Night Out For Safety and Liberation
In thirty cities across the country, freedom fighters showed us how to live our visions of liberation.
Night Out for Safety and Liberation (NOSL), a community-driven alternative action to the police-centric “National Night Out,” recognizes that safety comes from our communities, not from criminalization.
Here we share dispatches from three Night Out for Safety and Liberation events across the country that brought community members together to redefine safety on August 7th.
Kanyon Sayers-Roods sang a native song, honoring our grandmothers as the soothing smell of sage filled the air at San Antonio Park. Then she blessed the land during the kick off of the sixth annual Night Out for Safety and Liberation. Everyone in the community of Oaklanders gathered for an evening filled with food, entertainment, music, arts, and above, all a space to redefine what #SafetyIs to our communities.
Community members of all ages walked through the pathways of San Antonio Park, making their way towards the pupusas, which were hot off the grill. As attendees enjoyed their meals, engaged with one another in conversations, and signed up at community resource tables from numerous Bay Area organizations in attendance.
Organizations like The Native American Health Center, provided community members with information on comprehensive services they offer, which improve the overall well-being of American Indians, Alaska Natives, and residents of surrounding communities. The Council on American-Islamic Relations (CAIR), was on-site providing information on their organization’s services of outreach, education, youth empowerment, civic engagement, and legal services.
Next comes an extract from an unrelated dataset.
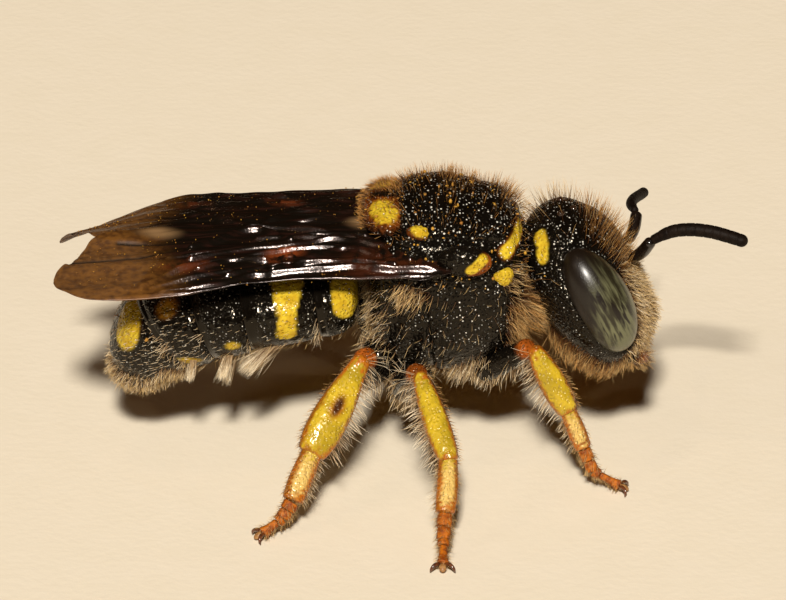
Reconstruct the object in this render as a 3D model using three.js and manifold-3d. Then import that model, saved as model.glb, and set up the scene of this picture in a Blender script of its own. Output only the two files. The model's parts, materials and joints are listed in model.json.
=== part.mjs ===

A mixture of vibrant sounds of laughter, music, and overall harmony could be heard from any corner of the park.
Ella Baker Center, Executive Director, Zachary Norris, welcomed the crowd with an uplifting and empowering welcome message, reminding everyone that “WE keep us safe.”
MC SheBeLadyBlue continued to hype up the already jubilant crowd with more messages of self-determination to preach what #SafetyIs to our communities.
As the evening began to conclude, the trees swayed with the soft Bay Area wind to the sound waves from Namorados Da Lua. Afro-Brazilian rhythms transmitted a sensation of soothing vibes and a radiant energy to move along to the music. Members of the crowd clapped along, while some danced freely to the sound of the music. As the sun slowly faded away and the night sky began to appear, the spirit of a collaborative redefinition of what #SafetyIs still shone bright over San Antonio Park.
Community members form a circle beneath the trees. They stand shoulder to shoulder in Chester Park in Brownsville, Brooklyn. Healer Adaku Utah offers them an opening: to give thanks to their ancestors and their bodies for being alive that day.
As children ran around trading stickers that stated “#SafetyIs Creating Space to be Ourselves” or “#SafetyIs Education funding,” the adults engaged in reflections on what resiliency practices look like for each of them: whether that’s deep breathing, meditation, making music, or spending time with community. The reminders of how we maintain a sense of self, and how that sense of self gives us the steadiness to take care of each other, offered insight into how we have historically created safety in our communities, and how we must continue to pull on that thread as we build out alternatives to the police.
“We believe that children, families, and all who reside in Brownsville should move freely in their communities without worries about access to housing, transportation, education, food, cultural resources, and employment,” said Sam Johnson of Million Hoodies Movement for Justice. “Today we feel it is important to be in community with families who are directly impacted by overpolicing. We stand on the value that our communities deserve better and should live in a safer world.”
The evening closed with Danza Cetiliztli Nauhcampa sharing ceremonial performances of indigenous dances and songs from Anahuac,grounding community members to their connection to the Earth. While thunderous rain poured down on participants as Danza began their performance, community members stayed grounded in observing the performance, while children danced along.
In Portland, 300 people took over Alberta Park to reimagine safety, celebrate Blackness, follow and uplift the leadership of Black and POC youth, and joyfully unite across communities and issues to stand against criminalization and policing.
The park was filled with people sharing food, music, art and dialogue, getting arrests and criminal convictions off their records, accessing information on their rights as tenants and as immigrants, learning self-care practices from community healers, creating art projects with children, letter writing to people in prison and listening to incredible Black youth performers from our community.
NOSL was led by Umoja Kijana Shujaa, a year-long leadership development program led by Enlace that empowers Black youth to lead while combating white supremacy, criminalization, and anti-Blackness, and advancing Black liberation. “Central to creating safety for all our communities is Black Liberation. None of us will be free until Black people are free. Youth in Umoja Kijana Shujaa have been building on that truth with each other,” said Umoja youth facilitator Denajia Preston before the Umoja cohort led the community in singing the Black national anthem, Lift Every Voice and Sing.
The community acknowledged that defining safety must include recognition and respect for indigenous culture, pride and self-determination, our ancestors whose shoulders we stand on, Black pride and liberation, and youth leadership. NOSL brought together Black, environmental justice, tenant, houseless, youth, queer and trans, immigrant and Filipino and international human rights solidarity communities. Together, they created a space that did not exist before, but we built together through compassion, solidarity and understanding.